> _Request_: Up to and including the line that contains "legs.append((s, here, (corners[-1]", write out each line of the material from its first line, exactly.

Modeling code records
--- Start ---

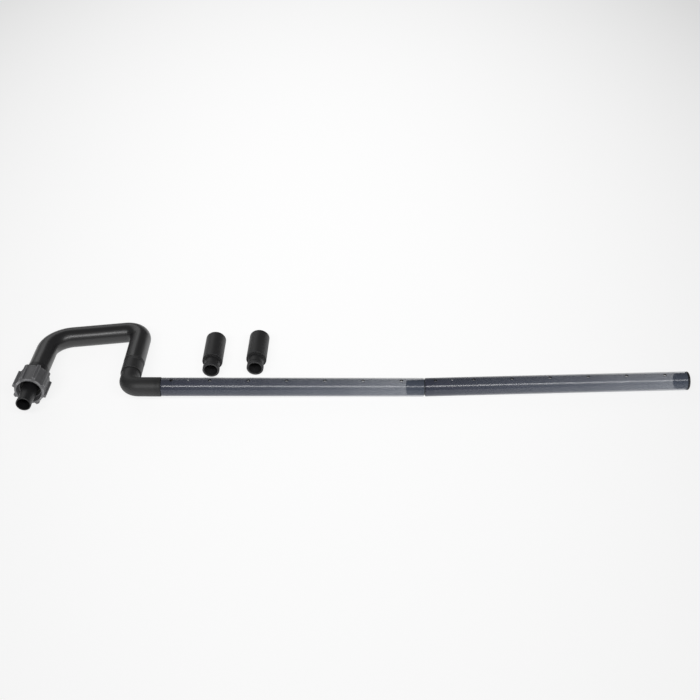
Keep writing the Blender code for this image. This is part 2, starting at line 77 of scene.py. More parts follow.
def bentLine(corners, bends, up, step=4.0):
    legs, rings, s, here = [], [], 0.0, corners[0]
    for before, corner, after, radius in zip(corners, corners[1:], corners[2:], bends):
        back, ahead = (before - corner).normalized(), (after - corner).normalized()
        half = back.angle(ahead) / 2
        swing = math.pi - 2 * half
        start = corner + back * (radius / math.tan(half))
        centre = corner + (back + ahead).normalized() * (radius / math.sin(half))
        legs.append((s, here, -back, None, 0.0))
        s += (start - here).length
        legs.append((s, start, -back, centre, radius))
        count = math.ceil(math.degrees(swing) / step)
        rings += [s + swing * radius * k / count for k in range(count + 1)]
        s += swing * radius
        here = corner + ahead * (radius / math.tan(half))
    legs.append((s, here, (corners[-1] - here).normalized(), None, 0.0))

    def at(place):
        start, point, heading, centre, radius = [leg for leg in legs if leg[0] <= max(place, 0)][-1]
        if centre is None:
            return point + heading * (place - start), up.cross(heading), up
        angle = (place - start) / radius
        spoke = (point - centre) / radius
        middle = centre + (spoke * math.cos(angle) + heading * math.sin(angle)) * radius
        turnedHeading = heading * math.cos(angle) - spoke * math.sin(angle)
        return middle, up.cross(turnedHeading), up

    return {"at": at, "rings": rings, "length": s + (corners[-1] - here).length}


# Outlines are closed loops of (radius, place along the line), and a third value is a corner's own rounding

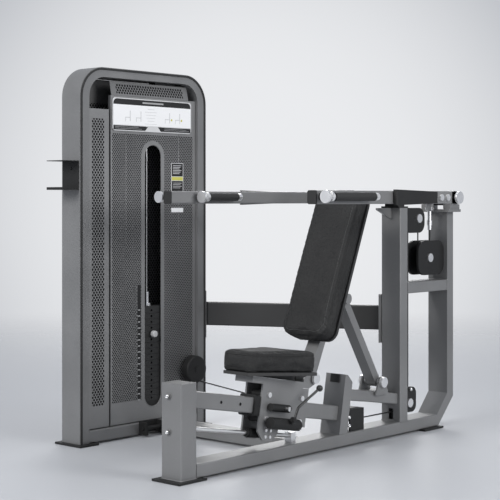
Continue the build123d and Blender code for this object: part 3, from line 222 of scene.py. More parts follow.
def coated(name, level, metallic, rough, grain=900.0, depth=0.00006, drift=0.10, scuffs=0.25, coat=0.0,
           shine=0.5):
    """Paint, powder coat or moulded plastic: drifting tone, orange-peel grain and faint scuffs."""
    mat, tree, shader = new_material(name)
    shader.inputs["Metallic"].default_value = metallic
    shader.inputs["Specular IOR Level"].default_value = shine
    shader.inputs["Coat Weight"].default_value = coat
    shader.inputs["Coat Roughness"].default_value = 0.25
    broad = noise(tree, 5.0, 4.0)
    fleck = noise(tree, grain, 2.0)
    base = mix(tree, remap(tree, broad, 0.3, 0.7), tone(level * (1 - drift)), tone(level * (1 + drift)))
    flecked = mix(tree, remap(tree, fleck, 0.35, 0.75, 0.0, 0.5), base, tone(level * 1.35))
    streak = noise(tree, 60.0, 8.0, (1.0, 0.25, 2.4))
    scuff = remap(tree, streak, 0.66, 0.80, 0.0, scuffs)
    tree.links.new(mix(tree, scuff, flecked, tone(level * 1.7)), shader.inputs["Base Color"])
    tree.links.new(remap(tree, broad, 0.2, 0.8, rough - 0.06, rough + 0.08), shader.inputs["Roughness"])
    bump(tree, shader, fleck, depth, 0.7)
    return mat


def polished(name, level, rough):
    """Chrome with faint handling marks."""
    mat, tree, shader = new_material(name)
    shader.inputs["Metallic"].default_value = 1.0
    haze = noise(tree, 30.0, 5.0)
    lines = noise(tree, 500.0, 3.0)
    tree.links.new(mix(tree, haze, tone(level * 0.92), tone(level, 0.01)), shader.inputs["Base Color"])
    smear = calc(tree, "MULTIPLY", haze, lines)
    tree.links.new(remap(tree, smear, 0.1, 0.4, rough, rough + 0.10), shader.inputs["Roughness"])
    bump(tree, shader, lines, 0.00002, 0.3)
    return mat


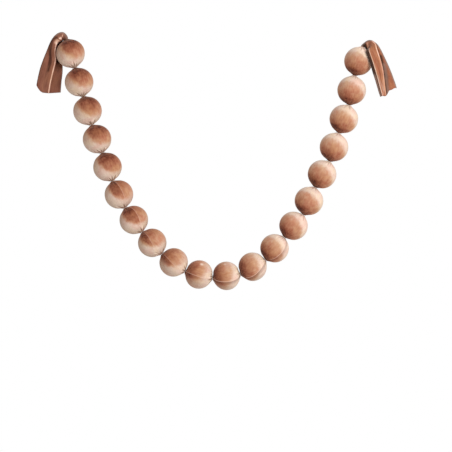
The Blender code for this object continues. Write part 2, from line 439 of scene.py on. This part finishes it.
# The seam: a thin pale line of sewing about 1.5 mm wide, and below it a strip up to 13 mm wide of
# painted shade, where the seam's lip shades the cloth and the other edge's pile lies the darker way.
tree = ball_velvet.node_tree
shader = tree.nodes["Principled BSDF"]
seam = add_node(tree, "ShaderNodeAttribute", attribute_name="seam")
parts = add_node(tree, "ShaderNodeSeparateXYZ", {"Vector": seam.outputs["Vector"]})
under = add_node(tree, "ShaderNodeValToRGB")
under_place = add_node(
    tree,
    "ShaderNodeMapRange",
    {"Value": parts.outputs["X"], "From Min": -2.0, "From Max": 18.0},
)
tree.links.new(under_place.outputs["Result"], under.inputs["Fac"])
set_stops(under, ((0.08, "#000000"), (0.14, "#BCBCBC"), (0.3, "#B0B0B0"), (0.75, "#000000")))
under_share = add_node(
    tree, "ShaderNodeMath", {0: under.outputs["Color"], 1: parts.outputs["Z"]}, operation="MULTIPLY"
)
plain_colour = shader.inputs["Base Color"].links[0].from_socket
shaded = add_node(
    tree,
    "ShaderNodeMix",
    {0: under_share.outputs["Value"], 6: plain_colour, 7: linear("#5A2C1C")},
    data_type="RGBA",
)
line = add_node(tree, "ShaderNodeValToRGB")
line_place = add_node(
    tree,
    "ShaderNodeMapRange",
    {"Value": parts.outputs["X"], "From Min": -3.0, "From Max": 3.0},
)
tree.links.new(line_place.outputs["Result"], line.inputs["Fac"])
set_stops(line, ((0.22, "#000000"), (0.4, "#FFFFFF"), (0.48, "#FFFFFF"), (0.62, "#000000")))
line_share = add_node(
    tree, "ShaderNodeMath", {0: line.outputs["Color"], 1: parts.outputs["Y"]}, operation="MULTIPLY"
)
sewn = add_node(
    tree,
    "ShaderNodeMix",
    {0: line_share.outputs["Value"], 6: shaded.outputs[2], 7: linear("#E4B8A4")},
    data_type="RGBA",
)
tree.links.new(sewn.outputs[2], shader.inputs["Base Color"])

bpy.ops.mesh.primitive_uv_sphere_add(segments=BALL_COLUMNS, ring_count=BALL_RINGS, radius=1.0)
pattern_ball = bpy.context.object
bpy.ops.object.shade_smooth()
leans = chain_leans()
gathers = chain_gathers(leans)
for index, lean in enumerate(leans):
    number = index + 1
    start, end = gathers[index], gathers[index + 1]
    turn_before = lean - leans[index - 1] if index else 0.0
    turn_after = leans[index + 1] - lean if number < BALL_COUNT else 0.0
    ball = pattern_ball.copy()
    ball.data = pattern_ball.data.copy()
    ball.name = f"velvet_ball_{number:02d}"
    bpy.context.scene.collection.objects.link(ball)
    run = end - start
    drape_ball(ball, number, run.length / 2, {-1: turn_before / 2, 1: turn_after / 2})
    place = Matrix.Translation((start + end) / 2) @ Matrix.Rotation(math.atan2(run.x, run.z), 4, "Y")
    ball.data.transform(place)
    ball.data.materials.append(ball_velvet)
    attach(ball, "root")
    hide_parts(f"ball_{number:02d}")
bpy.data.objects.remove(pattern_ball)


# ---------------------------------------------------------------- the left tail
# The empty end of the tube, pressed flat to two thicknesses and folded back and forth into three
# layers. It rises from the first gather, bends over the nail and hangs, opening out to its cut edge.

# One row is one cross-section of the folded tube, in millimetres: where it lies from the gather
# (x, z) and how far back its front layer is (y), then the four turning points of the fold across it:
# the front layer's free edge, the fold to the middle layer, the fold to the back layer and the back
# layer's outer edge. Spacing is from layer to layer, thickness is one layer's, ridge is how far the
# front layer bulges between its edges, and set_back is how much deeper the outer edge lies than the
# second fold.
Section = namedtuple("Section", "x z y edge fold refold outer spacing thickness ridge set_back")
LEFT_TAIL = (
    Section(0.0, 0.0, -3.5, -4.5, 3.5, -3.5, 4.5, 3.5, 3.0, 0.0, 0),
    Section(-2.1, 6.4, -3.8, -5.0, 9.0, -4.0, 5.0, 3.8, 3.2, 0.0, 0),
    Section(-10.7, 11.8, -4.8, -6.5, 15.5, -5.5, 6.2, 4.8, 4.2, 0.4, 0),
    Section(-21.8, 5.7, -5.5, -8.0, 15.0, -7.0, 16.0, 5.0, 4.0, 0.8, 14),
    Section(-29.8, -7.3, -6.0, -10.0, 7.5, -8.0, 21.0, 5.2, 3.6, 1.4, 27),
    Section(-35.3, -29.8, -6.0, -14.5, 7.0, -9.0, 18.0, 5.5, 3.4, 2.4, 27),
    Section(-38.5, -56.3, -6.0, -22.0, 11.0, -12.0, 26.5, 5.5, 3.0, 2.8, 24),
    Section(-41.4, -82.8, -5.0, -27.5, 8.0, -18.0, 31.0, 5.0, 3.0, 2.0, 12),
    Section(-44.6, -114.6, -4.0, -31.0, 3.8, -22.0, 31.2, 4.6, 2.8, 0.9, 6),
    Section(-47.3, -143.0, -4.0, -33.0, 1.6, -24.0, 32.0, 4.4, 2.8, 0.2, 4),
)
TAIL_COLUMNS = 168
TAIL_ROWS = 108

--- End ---

> _Output of the exercise_:
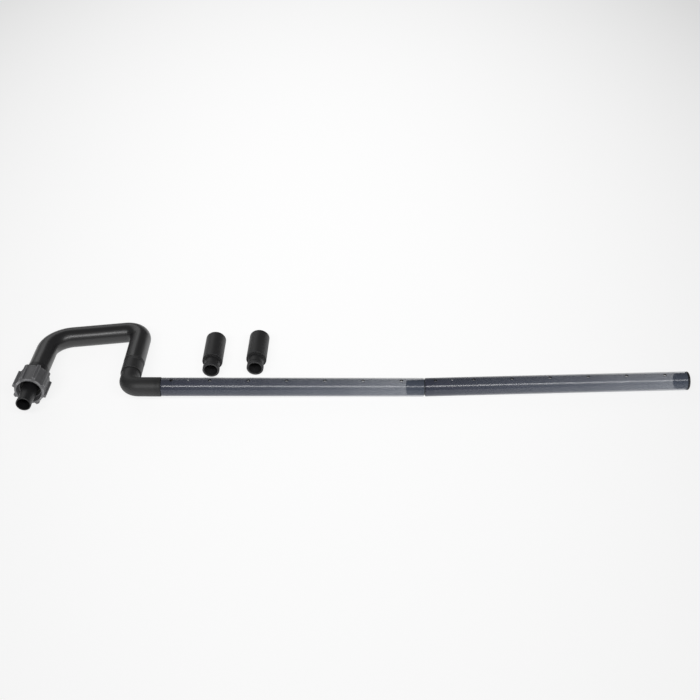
Keep writing the Blender code for this image. This is part 2, starting at line 77 of scene.py. More parts follow.
def bentLine(corners, bends, up, step=4.0):
    legs, rings, s, here = [], [], 0.0, corners[0]
    for before, corner, after, radius in zip(corners, corners[1:], corners[2:], bends):
        back, ahead = (before - corner).normalized(), (after - corner).normalized()
        half = back.angle(ahead) / 2
        swing = math.pi - 2 * half
        start = corner + back * (radius / math.tan(half))
        centre = corner + (back + ahead).normalized() * (radius / math.sin(half))
        legs.append((s, here, -back, None, 0.0))
        s += (start - here).length
        legs.append((s, start, -back, centre, radius))
        count = math.ceil(math.degrees(swing) / step)
        rings += [s + swing * radius * k / count for k in range(count + 1)]
        s += swing * radius
        here = corner + ahead * (radius / math.tan(half))
    legs.append((s, here, (corners[-1] - here).normalized(), None, 0.0))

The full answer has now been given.